Saya menuju ke arah tivi, duduk di sana, dan mulai menikmati acara tivi yang disetel oleh Alif. Sambil menikmati makanan, saya pun berpikir tentang obrolan saya dengan Neni beberapa saat yang lalu tentang hamster, lalu serta merta saya menanyakan pada Alif ”Lif, hamstermu kae isih thok openi ra?” Dia pun menjawab ”Embuh, takon wae bapakku mas.” Entah kenapa mendengar jawaban Alif seperti itu, aku menjadi naik darah seketika. Langsung saja beberapa kalimat bernada menyindir saya lontarkan kepadanya, dengan intonasi yang cukup pedas. Mulai dari kenapa dia nggak merawat hamsternya sampai kalimat-kalimat bernada nggak enak lainnya yang spontan keluar dari mulut saya. Apalagi pada saat dia bilang ”Nek kelinci mesti tak pelihara mas” Aku cuma bilang satu kalimat ke dia ”Halah paling-paling yo mati meneh, kono melihara barong sai wae!”

Ya ampun, sampai malam ini aku menuliskan ini, aku masih nggak percaya bahwa aku bisa berkata dan merespon kelakuan Alif sampai sebegitu parahnya.
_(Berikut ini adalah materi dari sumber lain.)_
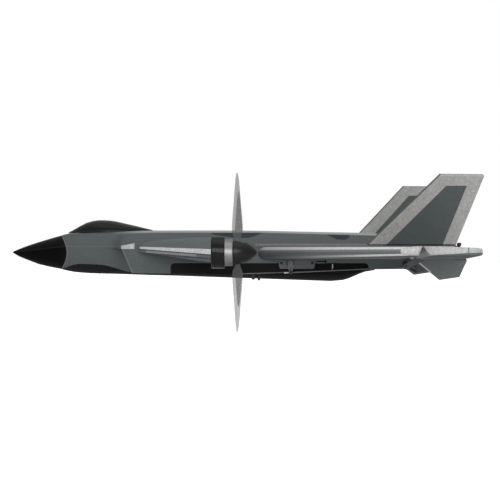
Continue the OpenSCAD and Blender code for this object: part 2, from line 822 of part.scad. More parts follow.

Padahal dia itu masih kelas 2 SD dan nggak tahu apa yang dia lakukan. Gila. Parah juga menurutku. Mungkin karena hamster itu khusus aku belikan buat dia di pasar Ngasem. Dia kan beberapa waktu yang lalu kesengsem banget sama yang namanya hamster, jadinya aku berinisiatif untuk membeli sepasang hamster. Nggak mahal juga sih harganya, Cuma 15 ribu. Makanya aku jadi bingung kenapa kok aku bisa jadi sebegitu nyinyirnya dengan si Alif.

Aku mencoba menelaah apa yang terjadi dengan pikiran dan perasaanku siang tadi. Begitu mendengar bahwa dia nggak lagi ngurusin hamsternya adalah jerih payahku nggak dihargai oleh Alif. Padahal aku sudah dengan tulus hati dan niat yang ikhlas membelikan dia hamster itu karena aku tau dia pasti akan suka dengan itu. Tapi begitu mendengar bahwa apa yang lakukan ternyata tidak direspon dengan sesuatu yang aku harapkan akan terjadi. Aku menjadi teriritasi dan panas mendadak, walaupun hal itu dilakukan oleh seorang anak kecil yang tidak tahu apa yang dia perbuat itu. Aku jadi berpikir, apakah ketika kita sudah berniat dengan tulus dan ikhlas tapi tidak mendapatkan atau melihat apa yang kita harapkan terjadi dengan pemberian kita, kita pantas untuk marah? Lha kalau kamu masih merasa bahwa kamu pantas untuk marah, ya berarti kamu nggak ikhlas dengan apa yang kamu berikan. Di sisi satunya kamu berkata bahwa kamu dengan rela hati memberi, tapi di sisi satunya lagi kamu masih berpamrih untuk apa yang kamu berikan. Yah, nggak seharusnya juga sih aku berpikiran seperti itu.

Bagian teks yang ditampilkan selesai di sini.